-------- Material

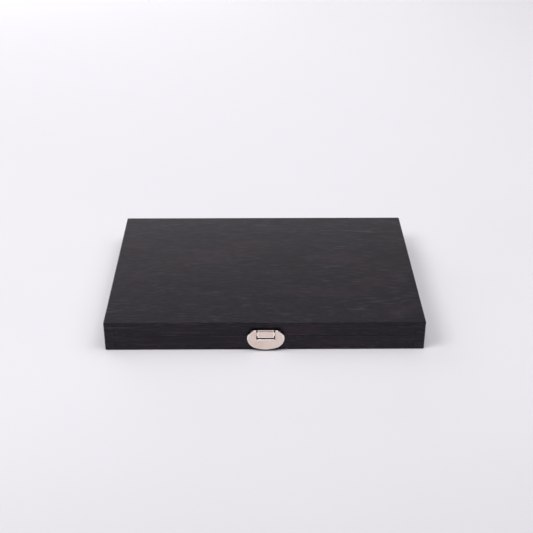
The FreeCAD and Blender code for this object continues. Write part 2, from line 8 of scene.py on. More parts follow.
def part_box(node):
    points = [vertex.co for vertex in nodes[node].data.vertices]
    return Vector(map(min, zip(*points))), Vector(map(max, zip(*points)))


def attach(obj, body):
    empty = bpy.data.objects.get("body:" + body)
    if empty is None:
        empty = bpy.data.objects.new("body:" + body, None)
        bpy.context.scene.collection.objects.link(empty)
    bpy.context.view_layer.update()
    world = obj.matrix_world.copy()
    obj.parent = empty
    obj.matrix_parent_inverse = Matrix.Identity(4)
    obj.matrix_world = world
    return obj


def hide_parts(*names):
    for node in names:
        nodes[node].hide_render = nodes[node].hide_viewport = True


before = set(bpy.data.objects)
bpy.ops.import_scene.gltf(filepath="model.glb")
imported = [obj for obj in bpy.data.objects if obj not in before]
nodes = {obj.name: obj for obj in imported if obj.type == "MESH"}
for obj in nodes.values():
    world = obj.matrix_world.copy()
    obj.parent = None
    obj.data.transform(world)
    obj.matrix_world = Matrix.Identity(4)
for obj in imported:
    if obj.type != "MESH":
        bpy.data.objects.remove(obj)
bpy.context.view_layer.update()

----------------

Task prompt:
Set down the listing above in full, please, exactly as it appears.

Correct answer:
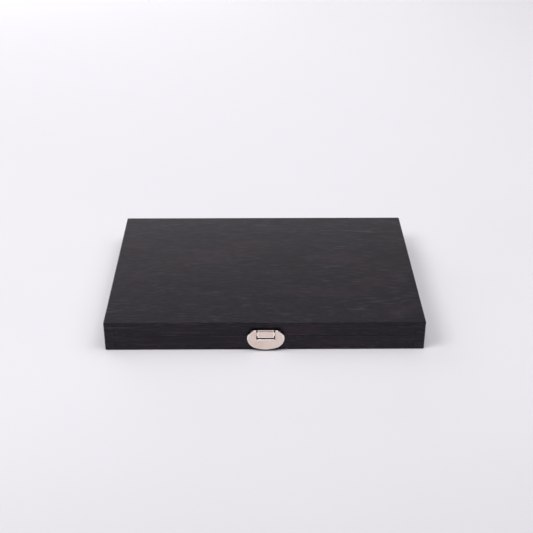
The FreeCAD and Blender code for this object continues. Write part 2, from line 8 of scene.py on. More parts follow.
def part_box(node):
    points = [vertex.co for vertex in nodes[node].data.vertices]
    return Vector(map(min, zip(*points))), Vector(map(max, zip(*points)))


def attach(obj, body):
    empty = bpy.data.objects.get("body:" + body)
    if empty is None:
        empty = bpy.data.objects.new("body:" + body, None)
        bpy.context.scene.collection.objects.link(empty)
    bpy.context.view_layer.update()
    world = obj.matrix_world.copy()
    obj.parent = empty
    obj.matrix_parent_inverse = Matrix.Identity(4)
    obj.matrix_world = world
    return obj


def hide_parts(*names):
    for node in names:
        nodes[node].hide_render = nodes[node].hide_viewport = True


before = set(bpy.data.objects)
bpy.ops.import_scene.gltf(filepath="model.glb")
imported = [obj for obj in bpy.data.objects if obj not in before]
nodes = {obj.name: obj for obj in imported if obj.type == "MESH"}
for obj in nodes.values():
    world = obj.matrix_world.copy()
    obj.parent = None
    obj.data.transform(world)
    obj.matrix_world = Matrix.Identity(4)
for obj in imported:
    if obj.type != "MESH":
        bpy.data.objects.remove(obj)
bpy.context.view_layer.update()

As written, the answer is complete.